Am I a "method actor?" Well, I do tend to totally identify with characters I am playing, and I do correlate my experience to the character I am playing. So I guess the answer would be "Yes!"
Yesterday, I played a character (see previous post), that looked "hungrily" at another character. How did I prepare? I didn't eat all day. So yes, I was hungry, really, really hungry. My character was supposed to be "deranged," and how did I embody derangement?
I stayed up late the night before playing a r&r show, and I got up really early, and I drank lots of coffee all day, and I jumped into a flurry of action all day before I arrived for the shoot. I spent the morning in the recording studio mixing tracks, so by the time I arrived at the little diner for the shoot late afternoon, I was tired, hungry, stoked up, jittery, and ready to do whatever the Director wanted me to do.
I was upgraded. I was given two lines that weren't in the script. I sat in a booth at a diner, before a plate of cold french fries. I don't eat French fries! I don't eat fried food!

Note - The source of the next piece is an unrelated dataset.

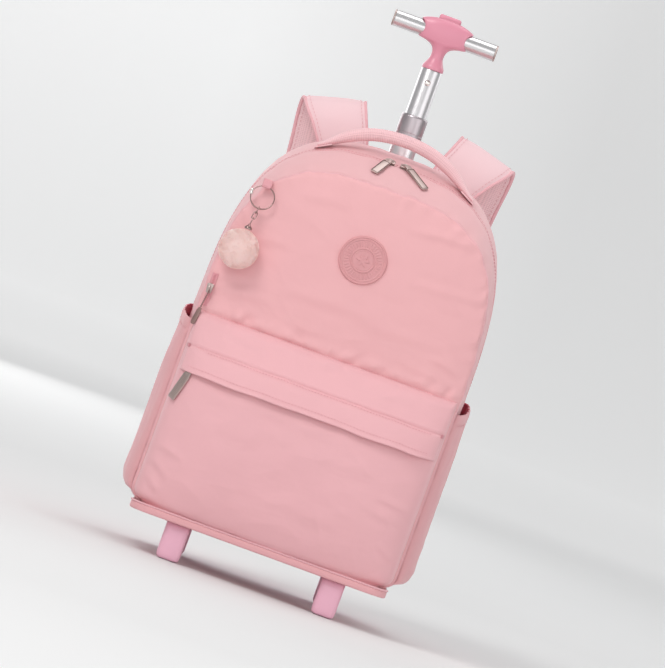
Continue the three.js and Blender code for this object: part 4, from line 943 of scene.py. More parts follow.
# ------------------------------------------------------------------ side pockets
def side_pocket(sign, name, node):
    nu, nv = 96, 92
    a = np.linspace(0, 1, nu)
    b = np.linspace(0, 1, nv)
    b = 0.5 * b + 0.5 * np.sin(b * np.pi / 2)
    A, B = np.meshgrid(a, b, indexing="ij")
    Y = -47 + 130 * A
    zb = np.interp(Y, BOTTOM[:, 0], BOTTOM[:, 1])
    z_top = 257 - 13 * (1 - A) ** 1.5
    Z = (zb + 7) + (z_top - zb - 7) * B
    puff = 7.5 * np.clip(1 - np.abs(2 * A - 1) ** 3.2, 0, None) * np.minimum(1, (B / 0.09) ** 0.6) * np.where(B > 0.75, 1 - 0.28 * (B - 0.75) / 0.25, 1)
    base = side_x(Y, Z) + 0.8 + 1.2 * np.clip(1 - B / 0.3, 0, None) + puff + 2.2
    P = np.stack([0 * Y, Y, Z], -1)
    rim = (1 - B) * 195
    edge = np.minimum(A, 1 - A) * 130
    d = 0.9 * crinkle(P, 60, 51 + (sign > 0), (1, 1.3, 0.7)) * step(0, 18, edge) * step(0, 16, rim)
    s = np.stack([Y, 0 * Y, 0 * Y], -1)
    d += np.exp(-rim / 12.0) * 0.8 * waves(s, 11, 55 + (sign > 0), n=9) * step(0, 12, edge)
    d += 0.8 * np.exp(-(((rim - 4.5) / 4.0) ** 2))  # the hem's doubled cloth
    d -= 0.7 * np.exp(-(((rim - 11.5) / 1.2) ** 2))
    sv = np.stack([Z, 0 * Z, 0 * Z], -1)
    d += np.exp(-edge / 5.0) * 0.6 * waves(sv, 17, 57 + (sign > 0), n=9)
    foot = B * (z_top - zb - 7)
    sewn = np.minimum(edge, foot)
    X = sign * (base + d * step(0, 5, foot) - 3.6 * np.exp(-sewn / 1.7))
    acc = Acc()
    g = np.stack([X, Y, Z], -1)
    # The pocket wall's inner faces take the deep red: painted shade inside the pocket.
    sheet_of(acc, g, 1.8, face=(0, 18, 150), inner_mat=1)
    ob = acc.build(name, [MAT["side"], MAT["pocket_inside_shade"]], replaces=[node])
    st = Acc()
    y = np.linspace(-44, 80, 90)
    al = (y + 47) / 130
    z = 257 - 13 * (1 - al) ** 1.5 - 11.0
    pts = np.stack([np.interp(y, Y[:, 0], X[:, int(nv * 0.925)]) + sign * 0.1, y, z], 1)
    stitches(st, pts, np.array([sign, 0, 0]), pitch=3.8, length=2.6, r=0.26)
    st.build(name + "_stitching", [MAT["thread"]])
    return weld(ob)


# ------------------------------------------------------------------ grab handle
def grab_handle():
    half = [(-87, 9, 461.1, 10, 2.2), (-80, 9, 465.1, 9.6, 2.6), (-70, 9.5, 472.6, 8, 4.6), (-55, 10, 482.6, 7, 6.2), (-36, 10.5, 490.6, 6.8, 6.6), (-18, 11, 494.5, 6.8, 6.6), (0, 11, 495.8, 6.8, 6.6)]
    rows = half + [(-r[0], *r[1:]) for r in half[-2::-1]]
    t = smooth_table(rows, 22)
    c, a, b = t[:, :3], t[:, 3], t[:, 4]
    tan = unit(np.gradient(c, axis=0))
    nrm = unit(np.stack([-tan[:, 2], 0 * tan[:, 0], tan[:, 0]], 1))
    seg = 56
    ang = np.linspace(0, 2 * np.pi, seg, endpoint=False)
    ca, sa = np.cos(ang), np.sin(ang)
    e = 0.86
    cc, ss = np.sign(ca) * np.abs(ca) ** e, np.sign(sa) * np.abs(sa) ** e
    s = lengths(c)
    mid = step(14, 34, s) * step(s[-1] - 14, s[-1] - 34, s)
    k1 = 2 * np.pi / 5.2
    arcv = ang * 6.8
    tex = np.sin(k1 * s[:, None] + round(2 * np.pi * 6.8 / 5.2) * ang[None, :]) * np.sin(k1 * s[:, None] - round(2 * np.pi * 6.8 / 5.2) * ang[None, :])
    r = 1 + 0 * tex
    g = c[:, None] + np.stack([0 * ca, ca, 0 * ca], 1)[None] * 0
    g = c[:, None, :] + cc[None, :, None] * a[:, None, None] * np.array([0, 1, 0]) + ss[None, :, None] * b[:, None, None] * nrm[:, None, :]
    n = normals(g, False, True)
    if np.sum(n * (g - c[:, None])) < 0:
        n = -n
    g = g + n * (0.42 * tex * mid[:, None])[..., None]
    del r, arcv
    acc = Acc()
    f, ij = quads(len(c), seg, False, True)
    acc.add(g, f, 0, grid_uv(ij, np.append(s, s[-1] + 1), np.linspace(0, 2 * np.pi * 6.8, seg + 1)))
    for k, o in ((0, -1), (len(c) - 1, 1)):
        acc.add(np.concatenate([g[k], [c[k]]]), [(i, (i + 1) % seg, seg)[::o] for i in range(seg)], 0)
    # squared ends, sewn down behind the zip with a box and a cross
    for sx in (-1, 1):
        th = math.atan2(c[6][2] - c[0][2], c[6][0] - c[0][0])
        R = np.array([[math.cos(th), 0, -math.sin(th)], [0, 1, 0], [math.sin(th), 0, math.cos(th)]])
        if sx > 0:
            R = np.diag([-1, 1, 1]) @ R @ np.diag([-1, 1, 1])
        at = np.array([sx * 80.5, 9, float(top_z(80.5, 9)) + 0.9])
        blocks(acc, (19, 21, 1.6), at, R, bevel=0.6, mat=0)
        top = at + R @ np.array([0, 0, 0.85])
        ux, uy = R @ np.array([1, 0, 0]), np.array([0, 1, 0])
        sq = [top + ux * p * 6.6 + uy * q * 8.6 for p, q in ((-1, -1), (1, -1), (1, 1), (-1, 1), (-1, -1))]
        n0 = R @ np.array([0, 0, 1])
        for p, q in list(zip(sq[:-1], sq[1:])) + [(sq[0], sq[2]), (sq[1], sq[3])]:
            stitches(acc, np.array([p, (p + q) / 2, q]), n0, pitch=3.0, length=2.1, r=0.28, mat=1)
    ob = acc.build("grab_handle_cloth", [MAT["grab"], MAT["thread"]], replaces=["grab_handle"])
    return weld(ob)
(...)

I always tell my friend that eating French fries is like "smoking a cigarette!" Still, I ate French fries. I did. I sacrificed. I compromised. I plunged into the moment. I did it for the scene, for the Director, for "art!"
And just how did it all go over? I did my scene, I said my lines, I stared intently, wildly, madly at the camera and chomped on some fries. And when I finished my little scene the whole crew - Director, Lighting person, Cinematographer, Script person, Best Boy, and Grip all burst out in uproarious laughter. It was kind of stunning. We did another take, same thing. The second time I did it the camera guy was laughing so hard he could hardly keep the camera pointed at me.
Not sure if I will make the final cut or not! But it felt pretty good. I guess I can do deranged! Not sure if that's a good thing... or not... but there it is... my life.